Restate the complete material exactly.

---- Recorded data

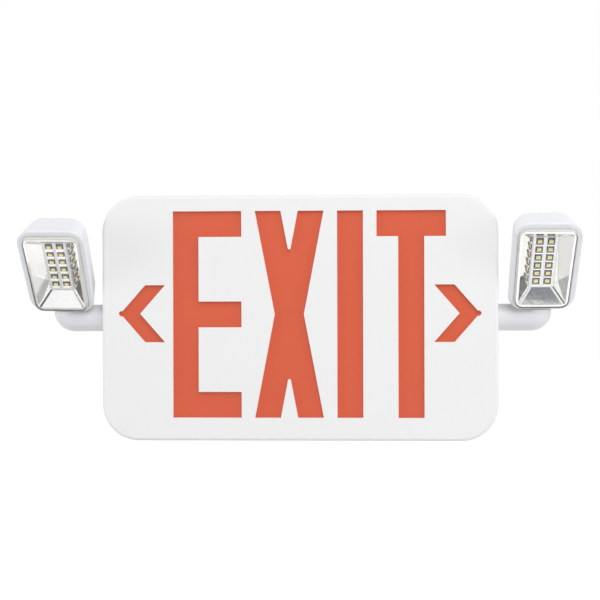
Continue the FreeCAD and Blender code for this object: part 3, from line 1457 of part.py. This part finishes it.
def lamps(side):
    """Rows and columns of square lamps, evenly spaced about the middle."""
    label = f"{SIDE_NAME[side]}_lamps"
    rows, columns = int(dim.led_rows.number), int(dim.led_columns.number)
    members = []
    for row in range(rows):
        up = dim.led_row_pitch * (row - (rows - 1) / 2) - dim.led_height / 2
        for column in range(columns):
            across = dim.led_column_pitch * (column - (columns - 1) / 2) - dim.led_width / 2
            members.append(box(f"{label}_{row}_{column}", across, -dim.led_thickness, up,
                               dim.led_width, dim.led_thickness, dim.led_height))
    return compound(label, members)


def lamp_screws(side):
    label = f"{SIDE_NAME[side]}_lamp_screws"
    screws = [screw_along(f"{label}_{number}", (across, ZERO, up), -Y_AXIS, dim.lamp_screw_radius,
                          dim.screw_length, dim.lamp_screw_head, dim.lamp_screw_height)
              for number, (across, up) in enumerate(lamp_screw_places(), start=1)]
    return compound(label, screws)


def lens(side):
    """The clear cap: a raised front with a skirt that stands on the ledge."""
    body = new_body(f"{SIDE_NAME[side]}_lens")
    outline = new_sketch(body, "XZ_Plane", ledge_front)
    lens_outline(outline, ZERO, dim.lens_corner)
    pad(body, outline, dim.lens_forward - ledge_front)
    front_y = -dim.lens_forward.number
    round_edges(body, lambda edge: lies_at_depth(edge, front_y), dim.lens_rounding)
    hollow = new_sketch(body, "XZ_Plane", ledge_front)
    lens_outline(hollow, -dim.lens_wall, dim.lens_corner - dim.lens_wall)
    pocket(body, hollow, dim.lens_forward - ledge_front - dim.lens_wall, forwards=True)
    return body


# ---------------------------------------------------------------- assembly

def fixed_pieces():
    """Everything that stays with the housing."""
    screw_seat = plate_front + dim.strap_boss_height + dim.strap_thickness
    return [
        front_cover(), legend_panel(), light_tray(),
        strip_board("top_lamp_strip", TOP), strip_board("bottom_lamp_strip", BOTTOM),
        strip_lamps("top_strip_lamps", TOP), strip_lamps("bottom_strip_lamps", BOTTOM),
        housing(), back_plate(), battery_pack(), battery_strap(), charger_board(),
        transformer(), capacitors(), relay(), wire_connector(), test_switch(), status_light(),
        small_screws("board_screws", board_hole_places(), board_front),
        small_screws("strap_screws", strap_hole_places(), screw_seat),
    ]


def side_pieces(side):
    """One arm with its rings, and the lamp head that it carries."""
    carried = [arm(side)] + arm_rings(side) + neck_rings(side)
    for piece in carried:
        piece.Placement = arm_place(side)
    head = [head_shell(side), reflector(side), lamp_board(side), lamps(side),
            lamp_screws(side), lens(side)]
    for piece in head:
        piece.Placement = head_place(side)
    return carried + head


def export(pieces):
    """Check every object and every piece, then write one file for each piece."""
    doc.recompute()
    for item in doc.Objects:
        if "Invalid" in item.State or "Error" in item.State:
            raise RuntimeError(f"{item.Label} failed: {item.State}")
    for piece in pieces:
        if piece.Shape.isNull() or not piece.Shape.isValid() or not piece.Shape.Solids:
            raise RuntimeError(f"{piece.Label} is not a sound solid")
    os.makedirs("parts", exist_ok=True)
    for piece in pieces:
        piece.Shape.exportStep(f"parts/{piece.Label}.step")
        print(f"{piece.Label}: {len(piece.Shape.Solids)} solids, {piece.Shape.Volume:.0f} mm3")


export(fixed_pieces() + [test_button()] + side_pieces(LEFT) + side_pieces(RIGHT))
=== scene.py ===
"""Looks of the wall-mounted exit light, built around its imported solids."""
import json
import math
import bpy
import numpy as np
from mathutils import Matrix, Vector


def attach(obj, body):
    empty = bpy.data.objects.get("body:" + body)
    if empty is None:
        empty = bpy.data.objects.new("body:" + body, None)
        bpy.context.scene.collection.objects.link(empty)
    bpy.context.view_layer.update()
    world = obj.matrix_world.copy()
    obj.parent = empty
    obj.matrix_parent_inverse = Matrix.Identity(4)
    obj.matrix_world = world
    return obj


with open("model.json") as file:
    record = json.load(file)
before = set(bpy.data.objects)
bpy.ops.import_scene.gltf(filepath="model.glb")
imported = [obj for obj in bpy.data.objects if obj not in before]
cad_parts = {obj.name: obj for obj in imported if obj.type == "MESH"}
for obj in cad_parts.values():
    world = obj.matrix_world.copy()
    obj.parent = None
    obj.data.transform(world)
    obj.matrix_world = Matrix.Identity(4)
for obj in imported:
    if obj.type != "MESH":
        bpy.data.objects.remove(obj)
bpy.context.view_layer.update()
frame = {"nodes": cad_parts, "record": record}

SIDES = {"left": -1, "right": 1}
MM = 0.001

# Where a lamp head sits, as the solids have it: the neck's foot, the pitch and turn of each head
# in degrees, and the way from there to the middle of the lamps, on a board that slants.
NECK_ACROSS, NECK_OUT = 176.1 * MM, -23.0 * MM
PITCH = {"left": 7.0, "right": 2.0}
TURN = {"left": 6.0, "right": 7.0}
LAMPS_OUT, LAMPS_UP, SLANT = -21.0 * MM, 42.15 * MM, 28.0
LAMP_ROWS, LAMP_COLUMNS = 6, 2
ROW_PITCH, COLUMN_PITCH = 6.55 * MM, 8.35 * MM



# ------------------------------------------------------------ shader groups

def new_group(name, inputs, outputs):
    """A shader node group with the named sockets: (name, kind, value)."""
    group = bpy.data.node_groups.new(name, "ShaderNodeTree")
    for label, kind, value in inputs:
        socket = group.interface.new_socket(label, in_out="INPUT", socket_type=kind)
        if value is not None:
            socket.default_value = value
    for label, kind in outputs:
        group.interface.new_socket(label, in_out="OUTPUT", socket_type=kind)
    return group, group.nodes.new("NodeGroupInput"), group.nodes.new("NodeGroupOutput")


def wire(tree, *pairs):
    """Links each (output, input) pair."""
    for out, into in pairs:
        tree.links.new(out, into)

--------

▶ Written response:
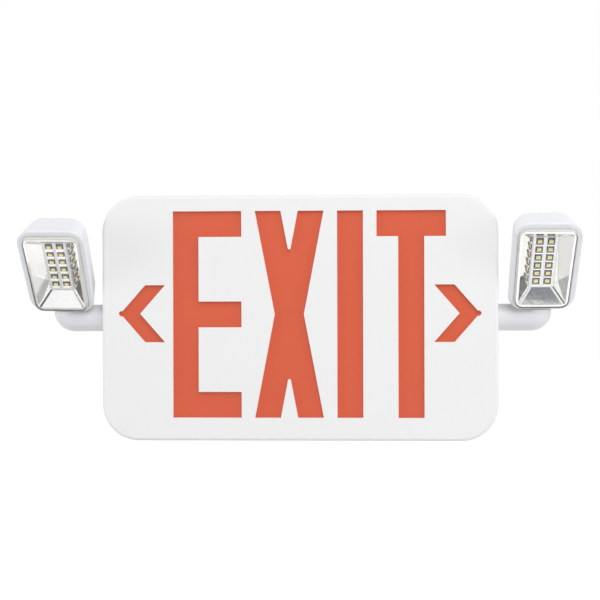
Continue the FreeCAD and Blender code for this object: part 3, from line 1457 of part.py. This part finishes it.
def lamps(side):
    """Rows and columns of square lamps, evenly spaced about the middle."""
    label = f"{SIDE_NAME[side]}_lamps"
    rows, columns = int(dim.led_rows.number), int(dim.led_columns.number)
    members = []
    for row in range(rows):
        up = dim.led_row_pitch * (row - (rows - 1) / 2) - dim.led_height / 2
        for column in range(columns):
            across = dim.led_column_pitch * (column - (columns - 1) / 2) - dim.led_width / 2
            members.append(box(f"{label}_{row}_{column}", across, -dim.led_thickness, up,
                               dim.led_width, dim.led_thickness, dim.led_height))
    return compound(label, members)


def lamp_screws(side):
    label = f"{SIDE_NAME[side]}_lamp_screws"
    screws = [screw_along(f"{label}_{number}", (across, ZERO, up), -Y_AXIS, dim.lamp_screw_radius,
                          dim.screw_length, dim.lamp_screw_head, dim.lamp_screw_height)
              for number, (across, up) in enumerate(lamp_screw_places(), start=1)]
    return compound(label, screws)


def lens(side):
    """The clear cap: a raised front with a skirt that stands on the ledge."""
    body = new_body(f"{SIDE_NAME[side]}_lens")
    outline = new_sketch(body, "XZ_Plane", ledge_front)
    lens_outline(outline, ZERO, dim.lens_corner)
    pad(body, outline, dim.lens_forward - ledge_front)
    front_y = -dim.lens_forward.number
    round_edges(body, lambda edge: lies_at_depth(edge, front_y), dim.lens_rounding)
    hollow = new_sketch(body, "XZ_Plane", ledge_front)
    lens_outline(hollow, -dim.lens_wall, dim.lens_corner - dim.lens_wall)
    pocket(body, hollow, dim.lens_forward - ledge_front - dim.lens_wall, forwards=True)
    return body


# ---------------------------------------------------------------- assembly

def fixed_pieces():
    """Everything that stays with the housing."""
    screw_seat = plate_front + dim.strap_boss_height + dim.strap_thickness
    return [
        front_cover(), legend_panel(), light_tray(),
        strip_board("top_lamp_strip", TOP), strip_board("bottom_lamp_strip", BOTTOM),
        strip_lamps("top_strip_lamps", TOP), strip_lamps("bottom_strip_lamps", BOTTOM),
        housing(), back_plate(), battery_pack(), battery_strap(), charger_board(),
        transformer(), capacitors(), relay(), wire_connector(), test_switch(), status_light(),
        small_screws("board_screws", board_hole_places(), board_front),
        small_screws("strap_screws", strap_hole_places(), screw_seat),
    ]


def side_pieces(side):
    """One arm with its rings, and the lamp head that it carries."""
    carried = [arm(side)] + arm_rings(side) + neck_rings(side)
    for piece in carried:
        piece.Placement = arm_place(side)
    head = [head_shell(side), reflector(side), lamp_board(side), lamps(side),
            lamp_screws(side), lens(side)]
    for piece in head:
        piece.Placement = head_place(side)
    return carried + head


def export(pieces):
    """Check every object and every piece, then write one file for each piece."""
    doc.recompute()
    for item in doc.Objects:
        if "Invalid" in item.State or "Error" in item.State:
            raise RuntimeError(f"{item.Label} failed: {item.State}")
    for piece in pieces:
        if piece.Shape.isNull() or not piece.Shape.isValid() or not piece.Shape.Solids:
            raise RuntimeError(f"{piece.Label} is not a sound solid")
    os.makedirs("parts", exist_ok=True)
    for piece in pieces:
        piece.Shape.exportStep(f"parts/{piece.Label}.step")
        print(f"{piece.Label}: {len(piece.Shape.Solids)} solids, {piece.Shape.Volume:.0f} mm3")


export(fixed_pieces() + [test_button()] + side_pieces(LEFT) + side_pieces(RIGHT))
=== scene.py ===
"""Looks of the wall-mounted exit light, built around its imported solids."""
import json
import math
import bpy
import numpy as np
from mathutils import Matrix, Vector


def attach(obj, body):
    empty = bpy.data.objects.get("body:" + body)
    if empty is None:
        empty = bpy.data.objects.new("body:" + body, None)
        bpy.context.scene.collection.objects.link(empty)
    bpy.context.view_layer.update()
    world = obj.matrix_world.copy()
    obj.parent = empty
    obj.matrix_parent_inverse = Matrix.Identity(4)
    obj.matrix_world = world
    return obj


with open("model.json") as file:
    record = json.load(file)
before = set(bpy.data.objects)
bpy.ops.import_scene.gltf(filepath="model.glb")
imported = [obj for obj in bpy.data.objects if obj not in before]
cad_parts = {obj.name: obj for obj in imported if obj.type == "MESH"}
for obj in cad_parts.values():
    world = obj.matrix_world.copy()
    obj.parent = None
    obj.data.transform(world)
    obj.matrix_world = Matrix.Identity(4)
for obj in imported:
    if obj.type != "MESH":
        bpy.data.objects.remove(obj)
bpy.context.view_layer.update()
frame = {"nodes": cad_parts, "record": record}

SIDES = {"left": -1, "right": 1}
MM = 0.001

# Where a lamp head sits, as the solids have it: the neck's foot, the pitch and turn of each head
# in degrees, and the way from there to the middle of the lamps, on a board that slants.
NECK_ACROSS, NECK_OUT = 176.1 * MM, -23.0 * MM
PITCH = {"left": 7.0, "right": 2.0}
TURN = {"left": 6.0, "right": 7.0}
LAMPS_OUT, LAMPS_UP, SLANT = -21.0 * MM, 42.15 * MM, 28.0
LAMP_ROWS, LAMP_COLUMNS = 6, 2
ROW_PITCH, COLUMN_PITCH = 6.55 * MM, 8.35 * MM



# ------------------------------------------------------------ shader groups

def new_group(name, inputs, outputs):
    """A shader node group with the named sockets: (name, kind, value)."""
    group = bpy.data.node_groups.new(name, "ShaderNodeTree")
    for label, kind, value in inputs:
        socket = group.interface.new_socket(label, in_out="INPUT", socket_type=kind)
        if value is not None:
            socket.default_value = value
    for label, kind in outputs:
        group.interface.new_socket(label, in_out="OUTPUT", socket_type=kind)
    return group, group.nodes.new("NodeGroupInput"), group.nodes.new("NodeGroupOutput")


def wire(tree, *pairs):
    """Links each (output, input) pair."""
    for out, into in pairs:
        tree.links.new(out, into)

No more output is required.